**What you need to do:** Please quote exactly the lines below from the line containing "seal = build_bottle_seal()" to the line containing "points = [vertex.co", both lines included, and nothing else.

**Recorded data:**
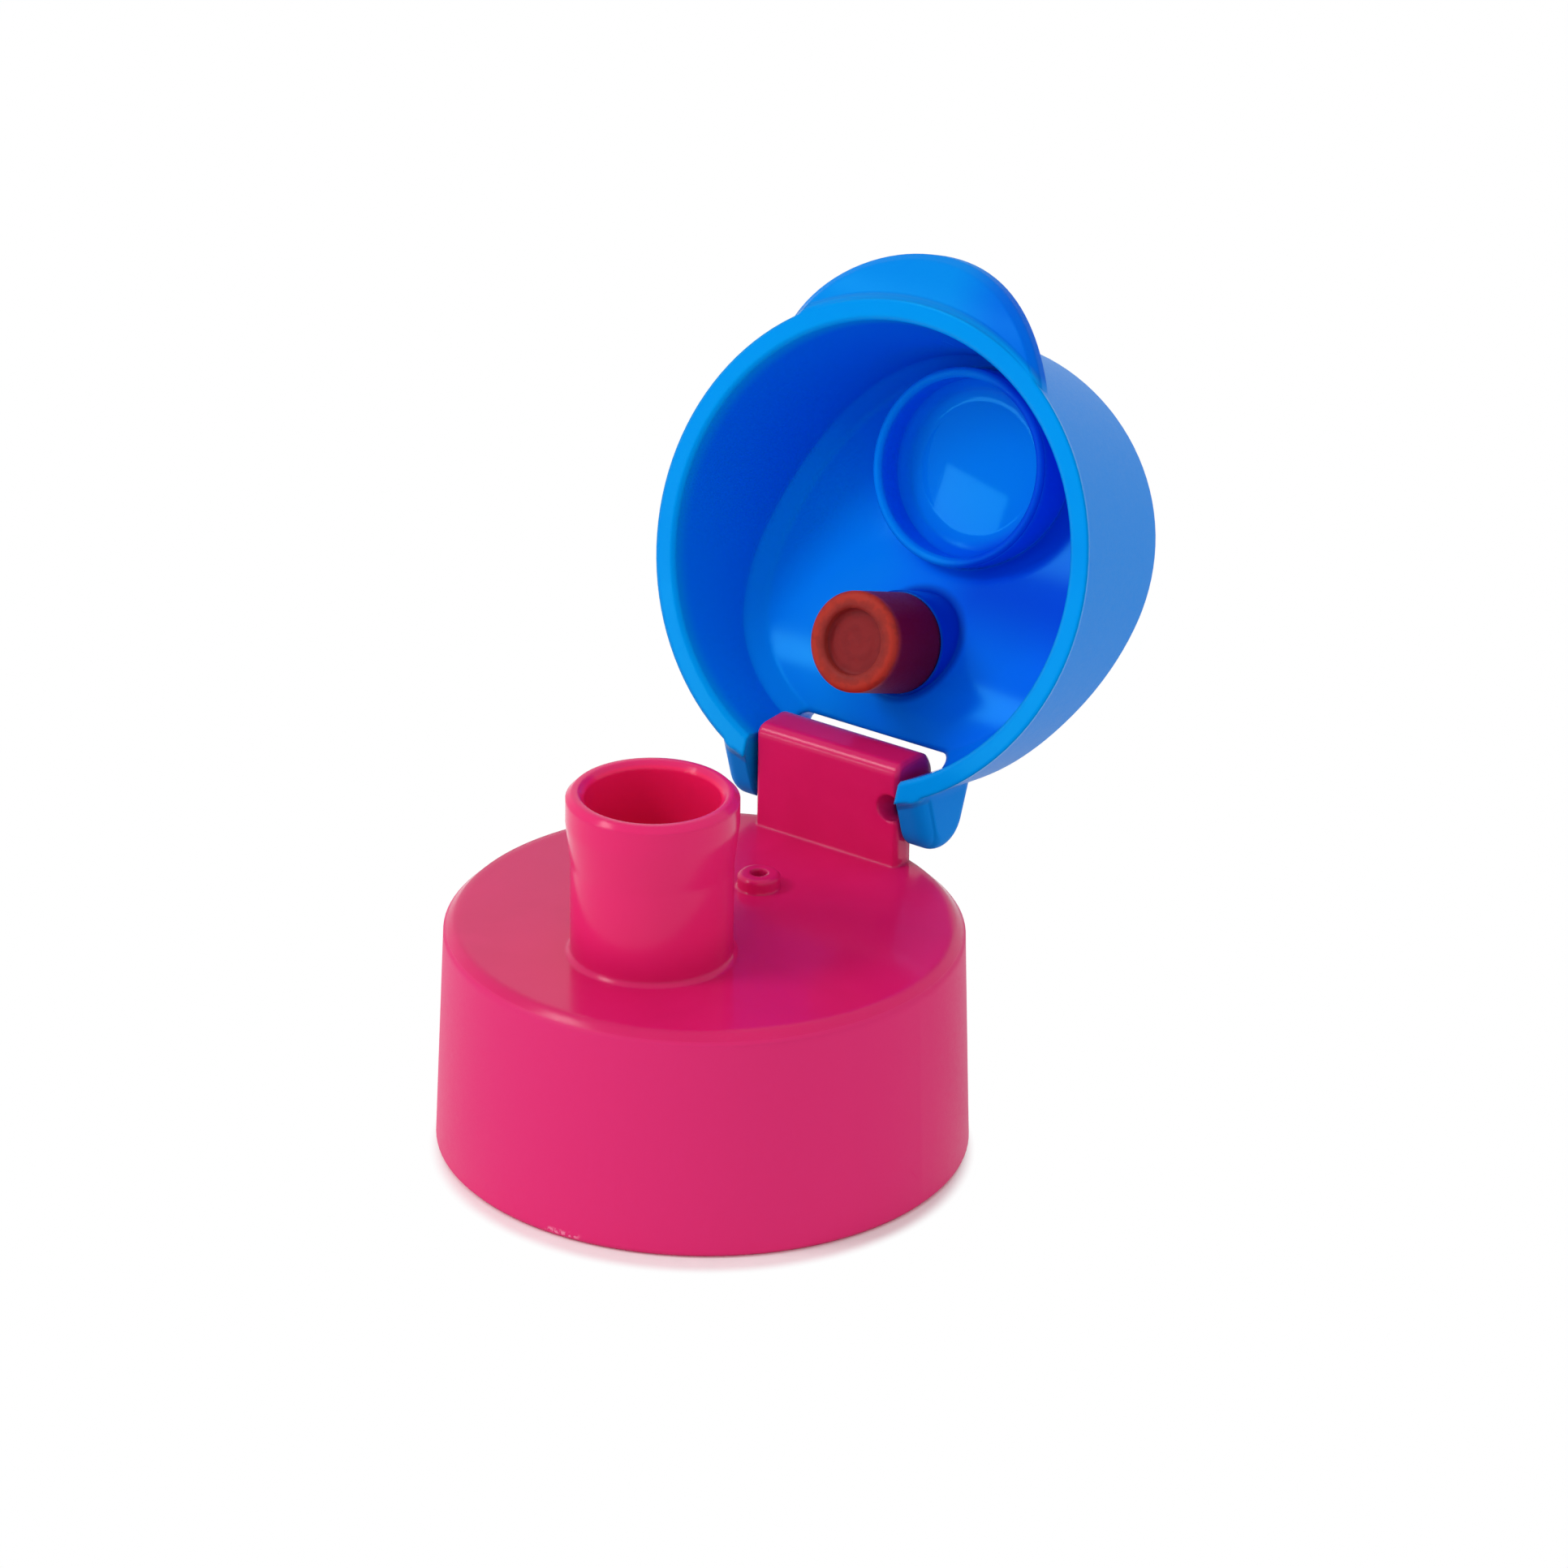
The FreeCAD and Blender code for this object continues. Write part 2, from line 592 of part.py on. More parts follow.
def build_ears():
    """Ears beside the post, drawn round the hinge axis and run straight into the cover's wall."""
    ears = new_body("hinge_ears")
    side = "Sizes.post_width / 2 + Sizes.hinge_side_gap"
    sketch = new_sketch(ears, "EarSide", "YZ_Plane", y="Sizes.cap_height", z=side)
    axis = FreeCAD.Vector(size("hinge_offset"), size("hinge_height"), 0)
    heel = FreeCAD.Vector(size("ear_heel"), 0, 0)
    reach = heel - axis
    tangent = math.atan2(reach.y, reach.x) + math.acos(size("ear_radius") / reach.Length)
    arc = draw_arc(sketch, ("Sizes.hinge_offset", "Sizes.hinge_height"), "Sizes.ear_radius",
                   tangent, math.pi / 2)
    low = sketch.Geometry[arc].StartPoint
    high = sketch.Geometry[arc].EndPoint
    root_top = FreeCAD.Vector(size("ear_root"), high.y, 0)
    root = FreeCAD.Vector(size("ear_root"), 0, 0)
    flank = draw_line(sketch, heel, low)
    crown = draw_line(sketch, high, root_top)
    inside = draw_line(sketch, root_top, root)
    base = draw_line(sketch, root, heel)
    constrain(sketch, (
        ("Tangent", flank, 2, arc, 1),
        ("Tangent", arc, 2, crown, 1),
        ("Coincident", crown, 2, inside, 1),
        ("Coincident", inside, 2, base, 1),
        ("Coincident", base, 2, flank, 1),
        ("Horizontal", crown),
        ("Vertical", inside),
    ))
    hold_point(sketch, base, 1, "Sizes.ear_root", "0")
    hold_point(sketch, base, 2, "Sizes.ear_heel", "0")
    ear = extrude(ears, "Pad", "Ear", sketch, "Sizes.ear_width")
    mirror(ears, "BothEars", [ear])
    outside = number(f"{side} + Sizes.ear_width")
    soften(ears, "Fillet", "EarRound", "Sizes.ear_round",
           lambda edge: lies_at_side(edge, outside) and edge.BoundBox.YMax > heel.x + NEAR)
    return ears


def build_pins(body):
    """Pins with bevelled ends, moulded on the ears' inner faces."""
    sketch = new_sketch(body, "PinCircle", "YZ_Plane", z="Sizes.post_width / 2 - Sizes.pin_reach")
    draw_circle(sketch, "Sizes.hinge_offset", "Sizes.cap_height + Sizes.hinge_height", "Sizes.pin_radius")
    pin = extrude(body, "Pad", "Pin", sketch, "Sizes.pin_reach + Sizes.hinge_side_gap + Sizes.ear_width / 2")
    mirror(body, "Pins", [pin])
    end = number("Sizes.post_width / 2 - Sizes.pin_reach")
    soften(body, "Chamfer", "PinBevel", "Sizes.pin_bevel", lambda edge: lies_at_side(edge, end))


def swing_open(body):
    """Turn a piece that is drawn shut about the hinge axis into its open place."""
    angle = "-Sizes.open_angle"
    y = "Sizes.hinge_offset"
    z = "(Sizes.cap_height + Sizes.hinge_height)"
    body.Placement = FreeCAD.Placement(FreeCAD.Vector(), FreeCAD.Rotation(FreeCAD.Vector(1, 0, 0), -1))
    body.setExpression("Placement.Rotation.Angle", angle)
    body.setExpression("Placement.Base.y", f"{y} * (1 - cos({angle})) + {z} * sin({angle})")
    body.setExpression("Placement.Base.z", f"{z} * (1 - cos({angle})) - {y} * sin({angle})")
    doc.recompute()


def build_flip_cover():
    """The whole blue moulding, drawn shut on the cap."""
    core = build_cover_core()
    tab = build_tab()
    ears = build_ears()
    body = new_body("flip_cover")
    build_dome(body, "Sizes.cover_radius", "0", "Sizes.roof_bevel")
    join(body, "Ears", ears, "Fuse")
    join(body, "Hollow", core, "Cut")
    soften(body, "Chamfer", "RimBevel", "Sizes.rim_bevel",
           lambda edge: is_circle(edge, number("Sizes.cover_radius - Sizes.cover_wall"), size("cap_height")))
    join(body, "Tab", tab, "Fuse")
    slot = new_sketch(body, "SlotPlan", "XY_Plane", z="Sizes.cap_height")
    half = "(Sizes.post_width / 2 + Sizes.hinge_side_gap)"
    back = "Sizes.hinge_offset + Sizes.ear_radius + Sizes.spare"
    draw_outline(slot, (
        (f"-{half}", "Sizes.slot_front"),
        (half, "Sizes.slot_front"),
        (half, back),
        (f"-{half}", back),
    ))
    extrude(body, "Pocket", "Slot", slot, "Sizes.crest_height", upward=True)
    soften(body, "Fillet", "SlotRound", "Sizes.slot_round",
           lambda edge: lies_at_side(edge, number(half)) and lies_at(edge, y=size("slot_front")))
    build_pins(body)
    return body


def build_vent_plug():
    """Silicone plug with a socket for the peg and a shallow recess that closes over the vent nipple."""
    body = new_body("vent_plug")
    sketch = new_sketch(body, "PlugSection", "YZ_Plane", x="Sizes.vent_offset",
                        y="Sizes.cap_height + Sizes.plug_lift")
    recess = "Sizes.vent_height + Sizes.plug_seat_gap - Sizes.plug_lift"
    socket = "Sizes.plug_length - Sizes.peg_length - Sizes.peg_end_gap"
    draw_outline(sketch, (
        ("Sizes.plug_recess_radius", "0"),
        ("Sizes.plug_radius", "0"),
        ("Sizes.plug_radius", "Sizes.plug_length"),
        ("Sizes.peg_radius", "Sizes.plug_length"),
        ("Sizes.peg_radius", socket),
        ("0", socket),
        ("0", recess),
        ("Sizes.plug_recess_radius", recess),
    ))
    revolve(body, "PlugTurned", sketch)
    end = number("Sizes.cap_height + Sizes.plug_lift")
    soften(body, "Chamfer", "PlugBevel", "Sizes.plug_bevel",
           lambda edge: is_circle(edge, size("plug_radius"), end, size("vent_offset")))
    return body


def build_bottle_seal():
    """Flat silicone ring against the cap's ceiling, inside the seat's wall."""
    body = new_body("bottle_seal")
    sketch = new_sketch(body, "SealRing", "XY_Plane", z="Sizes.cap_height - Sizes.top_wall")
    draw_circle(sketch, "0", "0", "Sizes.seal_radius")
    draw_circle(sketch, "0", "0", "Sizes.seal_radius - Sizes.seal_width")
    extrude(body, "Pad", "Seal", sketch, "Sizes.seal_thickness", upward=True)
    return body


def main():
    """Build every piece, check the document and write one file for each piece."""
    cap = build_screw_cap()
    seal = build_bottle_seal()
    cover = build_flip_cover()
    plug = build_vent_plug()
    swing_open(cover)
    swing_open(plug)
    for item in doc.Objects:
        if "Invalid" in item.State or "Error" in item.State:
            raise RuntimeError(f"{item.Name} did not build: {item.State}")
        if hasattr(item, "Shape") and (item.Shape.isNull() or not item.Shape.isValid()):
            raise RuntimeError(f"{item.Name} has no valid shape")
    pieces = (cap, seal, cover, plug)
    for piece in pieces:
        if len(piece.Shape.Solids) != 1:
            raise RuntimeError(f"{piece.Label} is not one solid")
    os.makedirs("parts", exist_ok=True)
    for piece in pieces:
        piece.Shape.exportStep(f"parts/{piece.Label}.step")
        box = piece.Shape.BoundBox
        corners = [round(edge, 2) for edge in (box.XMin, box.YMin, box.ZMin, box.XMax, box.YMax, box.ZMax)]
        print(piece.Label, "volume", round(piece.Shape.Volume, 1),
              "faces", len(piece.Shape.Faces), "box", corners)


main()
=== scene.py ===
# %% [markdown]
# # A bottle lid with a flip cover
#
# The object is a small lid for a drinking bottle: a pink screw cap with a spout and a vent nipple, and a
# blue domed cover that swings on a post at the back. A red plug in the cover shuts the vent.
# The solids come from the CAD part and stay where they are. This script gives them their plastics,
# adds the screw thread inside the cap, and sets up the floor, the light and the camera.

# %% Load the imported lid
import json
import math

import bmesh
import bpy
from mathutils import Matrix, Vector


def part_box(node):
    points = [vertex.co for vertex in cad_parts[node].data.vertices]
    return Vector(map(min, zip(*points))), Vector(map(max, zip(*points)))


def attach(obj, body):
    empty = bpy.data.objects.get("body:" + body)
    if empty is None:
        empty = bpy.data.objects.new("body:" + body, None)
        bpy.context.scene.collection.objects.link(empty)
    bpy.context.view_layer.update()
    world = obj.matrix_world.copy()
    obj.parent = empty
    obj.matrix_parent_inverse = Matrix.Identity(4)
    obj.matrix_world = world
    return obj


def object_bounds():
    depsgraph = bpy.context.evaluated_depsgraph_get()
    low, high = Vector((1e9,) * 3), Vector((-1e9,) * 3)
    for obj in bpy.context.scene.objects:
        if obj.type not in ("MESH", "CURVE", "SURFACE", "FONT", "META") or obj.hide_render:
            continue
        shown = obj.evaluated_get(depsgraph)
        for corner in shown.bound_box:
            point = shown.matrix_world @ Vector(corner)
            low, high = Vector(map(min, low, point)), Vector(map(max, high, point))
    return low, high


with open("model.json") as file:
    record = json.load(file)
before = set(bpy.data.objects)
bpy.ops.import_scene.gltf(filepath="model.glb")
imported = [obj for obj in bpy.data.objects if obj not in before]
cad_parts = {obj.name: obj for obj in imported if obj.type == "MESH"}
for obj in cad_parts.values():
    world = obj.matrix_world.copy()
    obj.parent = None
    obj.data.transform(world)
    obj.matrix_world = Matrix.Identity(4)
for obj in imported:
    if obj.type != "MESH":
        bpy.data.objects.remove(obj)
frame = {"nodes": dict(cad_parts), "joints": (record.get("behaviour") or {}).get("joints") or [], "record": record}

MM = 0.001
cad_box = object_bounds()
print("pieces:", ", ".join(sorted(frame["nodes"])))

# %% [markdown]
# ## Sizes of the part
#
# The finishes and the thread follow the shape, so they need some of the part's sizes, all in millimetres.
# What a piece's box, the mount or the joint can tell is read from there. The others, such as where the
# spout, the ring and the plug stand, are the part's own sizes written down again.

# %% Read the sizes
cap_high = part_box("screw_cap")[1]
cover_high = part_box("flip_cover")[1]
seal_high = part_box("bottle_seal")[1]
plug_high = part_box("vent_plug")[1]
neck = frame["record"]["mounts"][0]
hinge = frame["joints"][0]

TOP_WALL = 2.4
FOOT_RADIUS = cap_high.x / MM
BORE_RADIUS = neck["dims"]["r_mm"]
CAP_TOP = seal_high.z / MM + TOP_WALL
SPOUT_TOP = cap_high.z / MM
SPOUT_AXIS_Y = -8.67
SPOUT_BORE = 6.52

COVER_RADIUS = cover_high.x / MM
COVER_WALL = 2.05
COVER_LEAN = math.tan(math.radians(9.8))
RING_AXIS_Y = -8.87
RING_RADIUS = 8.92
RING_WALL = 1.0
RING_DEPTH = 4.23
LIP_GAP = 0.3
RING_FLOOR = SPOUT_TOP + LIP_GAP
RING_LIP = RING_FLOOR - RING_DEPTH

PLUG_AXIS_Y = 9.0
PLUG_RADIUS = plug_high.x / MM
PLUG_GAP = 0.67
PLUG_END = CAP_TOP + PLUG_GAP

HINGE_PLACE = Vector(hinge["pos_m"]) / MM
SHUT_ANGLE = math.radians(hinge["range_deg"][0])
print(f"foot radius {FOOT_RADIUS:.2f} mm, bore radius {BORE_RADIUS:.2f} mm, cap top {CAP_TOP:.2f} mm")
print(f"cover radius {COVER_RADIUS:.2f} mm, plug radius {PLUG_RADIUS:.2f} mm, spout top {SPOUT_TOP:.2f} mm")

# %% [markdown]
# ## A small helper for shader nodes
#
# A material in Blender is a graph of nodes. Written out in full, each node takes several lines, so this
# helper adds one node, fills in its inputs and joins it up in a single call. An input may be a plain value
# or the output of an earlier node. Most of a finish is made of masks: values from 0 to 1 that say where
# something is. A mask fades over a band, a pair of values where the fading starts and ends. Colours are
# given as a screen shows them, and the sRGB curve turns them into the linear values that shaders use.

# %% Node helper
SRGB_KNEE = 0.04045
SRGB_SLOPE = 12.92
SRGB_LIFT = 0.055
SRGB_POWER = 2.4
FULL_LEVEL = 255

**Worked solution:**
    seal = build_bottle_seal()
    cover = build_flip_cover()
    plug = build_vent_plug()
    swing_open(cover)
    swing_open(plug)
    for item in doc.Objects:
        if "Invalid" in item.State or "Error" in item.State:
            raise RuntimeError(f"{item.Name} did not build: {item.State}")
        if hasattr(item, "Shape") and (item.Shape.isNull() or not item.Shape.isValid()):
            raise RuntimeError(f"{item.Name} has no valid shape")
    pieces = (cap, seal, cover, plug)
    for piece in pieces:
        if len(piece.Shape.Solids) != 1:
            raise RuntimeError(f"{piece.Label} is not one solid")
    os.makedirs("parts", exist_ok=True)
    for piece in pieces:
        piece.Shape.exportStep(f"parts/{piece.Label}.step")
        box = piece.Shape.BoundBox
        corners = [round(edge, 2) for edge in (box.XMin, box.YMin, box.ZMin, box.XMax, box.YMax, box.ZMax)]
        print(piece.Label, "volume", round(piece.Shape.Volume, 1),
              "faces", len(piece.Shape.Faces), "box", corners)


main()
=== scene.py ===
# %% [markdown]
# # A bottle lid with a flip cover
#
# The object is a small lid for a drinking bottle: a pink screw cap with a spout and a vent nipple, and a
# blue domed cover that swings on a post at the back. A red plug in the cover shuts the vent.
# The solids come from the CAD part and stay where they are. This script gives them their plastics,
# adds the screw thread inside the cap, and sets up the floor, the light and the camera.

# %% Load the imported lid
import json
import math

import bmesh
import bpy
from mathutils import Matrix, Vector


def part_box(node):
    points = [vertex.co for vertex in cad_parts[node].data.vertices]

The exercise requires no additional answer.